Directions for this task: What is needed is the run of lines from the one containing "lamps = [lamp_form(SMALL_LAMP_R, SMALL_LAMP_RISE, x, y)" through the one containing "obj.matrix_world = world", echoed exactly, with both ends kept and nothing added.

Available data:

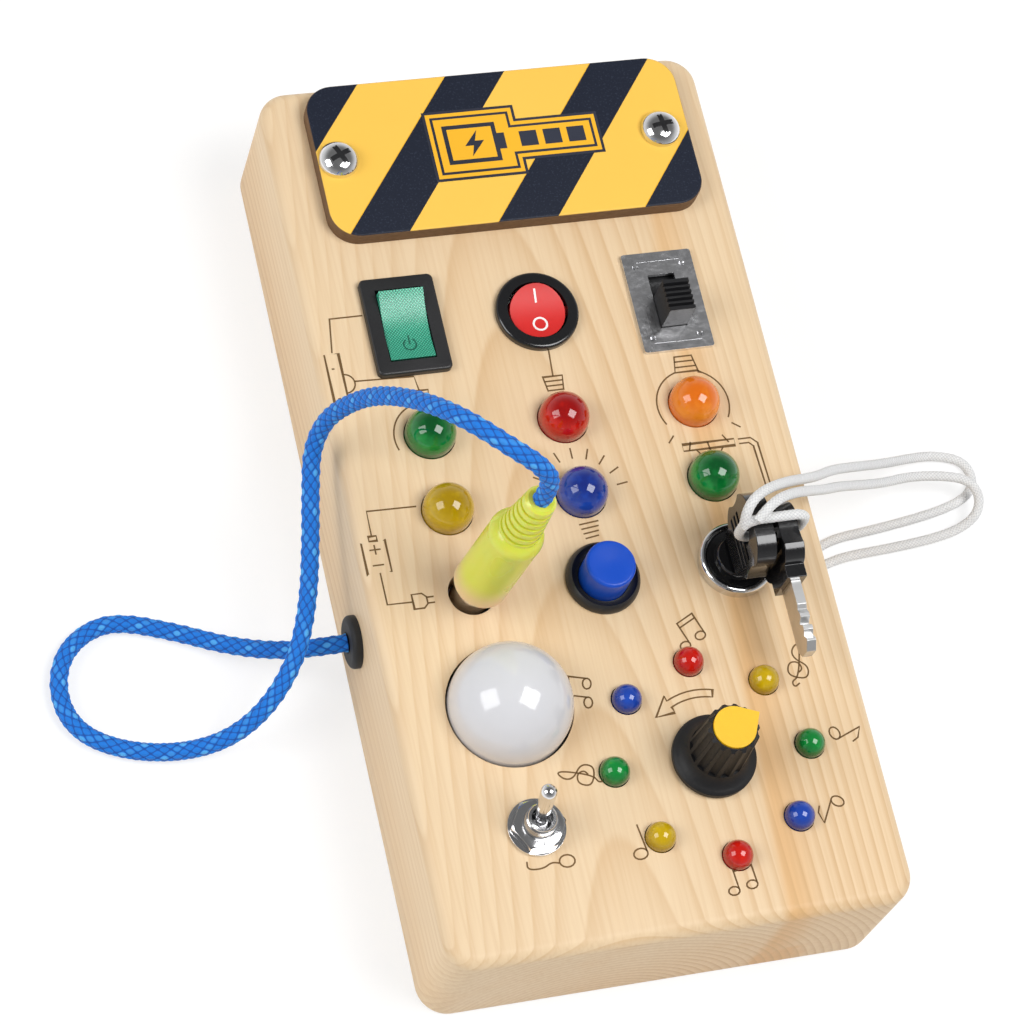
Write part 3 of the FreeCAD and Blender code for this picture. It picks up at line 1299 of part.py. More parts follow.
def switch_terminals():
    """Flat blade terminals under each switch."""
    spots = []
    for dy in (-5.0, 0.0, 5.0):
        spots.append((-COLUMN, SWITCH_ROW + dy, FACE - ROCKER_BODY_D))
    for dy in (-3.0, 3.0):
        spots.append((0.0, SWITCH_ROW + dy, FACE - ROUND_BODY_D))
        spots.append((0.0, PRESS_ROW + dy, FACE - BUTTON_NECK_L))
        spots.append((COLUMN, PRESS_ROW + dy, FACE - LOCK_BODY_D))
    for dy in (-4.5, 0.0, 4.5):
        spots.append((COLUMN, SLIDE_Y + dy, FACE - SLIDE_BASE_D))
        spots.append((TOGGLE_X, TOGGLE_Y + dy, UNDER - TOGGLE_CASE_D))
    for dx in (-4.0, 4.0):
        spots.append((DIAL_X + dx, DIAL_Y, UNDER - ROTARY_CASE_D))
    blades = []
    for x, y, top in spots:
        blade = block(TERMINAL_W, TERMINAL_T, TERMINAL_L, x, y, top - TERMINAL_L)
        hole = Part.makeCylinder(0.6, TERMINAL_T, V(x, y - TERMINAL_T / 2, top - TERMINAL_L + 1.3), Y_AXIS)
        blades.append(blade.cut(hole))
    return Part.makeCompound(blades)


def lanyard_knot():
    """The overhand knot that joins the lanyard's two ends beside the board."""
    x, y, z = UPPER_ROUTE[-1]
    far_x, far_y, far_z = LOWER_ROUTE[-1]
    middle_x = (x + far_x) / 2
    middle_y = min(y, far_y) - KNOT_L / 2 + KNOT_BITE
    knot = Part.makeSphere(1.0)
    matrix = FreeCAD.Matrix()
    matrix.scale(KNOT_R + 0.6, KNOT_L / 2, KNOT_R - 0.4)
    knot = knot.transformGeometry(matrix)
    knot.translate(V(middle_x, middle_y, KNOT_R - 0.3))
    return knot


def add(name, shape):
    """Check a piece and keep it under its node's name."""
    if not shape.isValid():
        print(f"{name}: not valid")
    PARTS[name] = shape


def build_all():
    """Make every piece."""
    add("wooden_body", wooden_body())
    add("back_cover", back_cover())
    add("back_cover_screws", back_cover_screws())
    add("front_plate", front_plate())
    add("plate_screws", plate_screws())
    add("battery_tray", battery_tray())
    add("battery_cells", battery_cells())
    add("battery_contacts", battery_contacts())
    add("rocker_housing", rocker_housing())
    add("green_rocker", green_rocker())
    add("round_housing", round_housing())
    add("red_rocker", red_rocker())
    add("slide_plate", slide_plate())
    add("slide_base", slide_base())
    add("slide_knob", slide_knob())
    add("button_housing", button_housing())
    add("button_cap", button_cap())
    add("button_spring", button_spring())
    add("panel_nuts", panel_nuts())
    add("toggle_case", toggle_case())
    add("toggle_bushing", toggle_bushing())
    add("toggle_lever", toggle_lever())
    add("toggle_washer", toggle_washer())
    add("toggle_nut", toggle_nut())
    add("lock_housing", lock_housing())
    add("lock_barrel", lock_barrel())
    add("key_blade", key_blade_form(COLUMN, PRESS_ROW, BOW_BASE))
    add("key_bow", key_bow_form(COLUMN, PRESS_ROW, BOW_BASE))
    add("spare_key_blade", spare(key_blade_form(0, 0, 0)))
    add("spare_key_bow", spare(key_bow_form(0, 0, 0)))
    add("lanyard_hitch", lanyard_hitch())
    add("lanyard_upper", cord_tube("lanyard_upper", UPPER_ROUTE, LANYARD_R))
    add("lanyard_lower", cord_tube("lanyard_lower", LOWER_ROUTE, LANYARD_R))
    add("lanyard_knot", lanyard_knot())
    add("rotary_case", rotary_case())
    add("rotary_bushing", rotary_bushing())
    add("rotary_shaft", rotary_shaft())
    add("knob_body", knob_body())
    add("knob_cap", knob_cap())
    add("dome_cover", dome_cover())
    add("dome_board", dome_board())
    for name, places in BIG_LAMPS.items():
        lamps = [lamp_form(BIG_LAMP_R, BIG_LAMP_RISE, x, y) for x, y in places]
        add(name, lamps[0] if len(lamps) == 1 else Part.makeCompound(lamps))
    for start, colour in enumerate(RING_COLOURS):
        places = RING_PLACES[start::len(RING_COLOURS)]
        lamps = [lamp_form(SMALL_LAMP_R, SMALL_LAMP_RISE, x, y) for x, y in places]
        add(f"ring_lamps_{colour}", Part.makeCompound(lamps))
    add("lamp_leads", lamp_leads())
    add("lamp_board", lamp_board())
    add("ring_board", ring_board())
    add("switch_terminals", switch_terminals())
    add("socket_sleeve", socket_sleeve())
    add("socket_body", socket_body())
    add("plug_pin", plug_pin())
    add("plug_shell", plug_shell())
    add("cord", cord_tube("cord", CORD_ROUTE + [plug_top()], CORD_R))
    add("grommet", grommet())


def main():
    """Build the board and write one file per piece."""
    os.makedirs("parts", exist_ok=True)
    build_all()
    for name, shape in PARTS.items():
        shape.exportStep(f"parts/{name}.step")
    print(len(PARTS), "pieces")


main()
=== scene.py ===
"""Busy board of pine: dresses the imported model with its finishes, cords, engraving and print.

All sizes are in metres in the row's frame, apart from the drawings, which are in millimetres.
"""
import json
import logging
import math
from dataclasses import dataclass
from enum import Enum
from typing import Callable, Iterable, Optional, Sequence, Union

import bmesh
import bpy
from mathutils import Matrix, Vector
from mathutils.bvhtree import BVHTree


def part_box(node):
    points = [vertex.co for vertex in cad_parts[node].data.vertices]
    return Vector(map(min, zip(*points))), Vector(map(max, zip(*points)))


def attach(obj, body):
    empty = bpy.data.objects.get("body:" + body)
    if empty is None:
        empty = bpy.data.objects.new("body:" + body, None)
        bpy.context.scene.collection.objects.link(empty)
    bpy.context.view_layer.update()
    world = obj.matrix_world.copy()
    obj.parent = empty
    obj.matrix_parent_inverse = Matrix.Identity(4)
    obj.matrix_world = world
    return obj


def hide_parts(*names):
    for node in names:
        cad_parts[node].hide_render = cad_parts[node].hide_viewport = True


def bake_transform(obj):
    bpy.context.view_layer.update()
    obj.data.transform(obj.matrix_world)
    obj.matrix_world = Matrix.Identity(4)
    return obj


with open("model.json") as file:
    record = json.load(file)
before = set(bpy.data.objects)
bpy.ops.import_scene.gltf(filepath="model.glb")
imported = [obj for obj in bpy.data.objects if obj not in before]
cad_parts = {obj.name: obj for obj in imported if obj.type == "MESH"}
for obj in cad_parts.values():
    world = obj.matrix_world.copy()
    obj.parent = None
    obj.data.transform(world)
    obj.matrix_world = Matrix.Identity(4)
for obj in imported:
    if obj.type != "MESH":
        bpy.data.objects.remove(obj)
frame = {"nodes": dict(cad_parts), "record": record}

logging.basicConfig(level=logging.INFO, format="%(message)s")
log = logging.getLogger("busy_board")

MM = 0.001
NODES = frame["nodes"]
BODIES = frame["record"]["behaviour"]["bodies"]
BODY_OF = {node: body for body, members in BODIES.items() for node in members}
SLOT_OF = {part["node"]: part["material_slot"] for part in frame["record"]["subparts"]}
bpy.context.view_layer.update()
FACE_Z = 0.030
SKY = 0.2
FINE_RELIEF = 0.00003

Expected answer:
        lamps = [lamp_form(SMALL_LAMP_R, SMALL_LAMP_RISE, x, y) for x, y in places]
        add(f"ring_lamps_{colour}", Part.makeCompound(lamps))
    add("lamp_leads", lamp_leads())
    add("lamp_board", lamp_board())
    add("ring_board", ring_board())
    add("switch_terminals", switch_terminals())
    add("socket_sleeve", socket_sleeve())
    add("socket_body", socket_body())
    add("plug_pin", plug_pin())
    add("plug_shell", plug_shell())
    add("cord", cord_tube("cord", CORD_ROUTE + [plug_top()], CORD_R))
    add("grommet", grommet())


def main():
    """Build the board and write one file per piece."""
    os.makedirs("parts", exist_ok=True)
    build_all()
    for name, shape in PARTS.items():
        shape.exportStep(f"parts/{name}.step")
    print(len(PARTS), "pieces")


main()
=== scene.py ===
"""Busy board of pine: dresses the imported model with its finishes, cords, engraving and print.

All sizes are in metres in the row's frame, apart from the drawings, which are in millimetres.
"""
import json
import logging
import math
from dataclasses import dataclass
from enum import Enum
from typing import Callable, Iterable, Optional, Sequence, Union

import bmesh
import bpy
from mathutils import Matrix, Vector
from mathutils.bvhtree import BVHTree


def part_box(node):
    points = [vertex.co for vertex in cad_parts[node].data.vertices]
    return Vector(map(min, zip(*points))), Vector(map(max, zip(*points)))


def attach(obj, body):
    empty = bpy.data.objects.get("body:" + body)
    if empty is None:
        empty = bpy.data.objects.new("body:" + body, None)
        bpy.context.scene.collection.objects.link(empty)
    bpy.context.view_layer.update()
    world = obj.matrix_world.copy()
    obj.parent = empty
    obj.matrix_parent_inverse = Matrix.Identity(4)
    obj.matrix_world = world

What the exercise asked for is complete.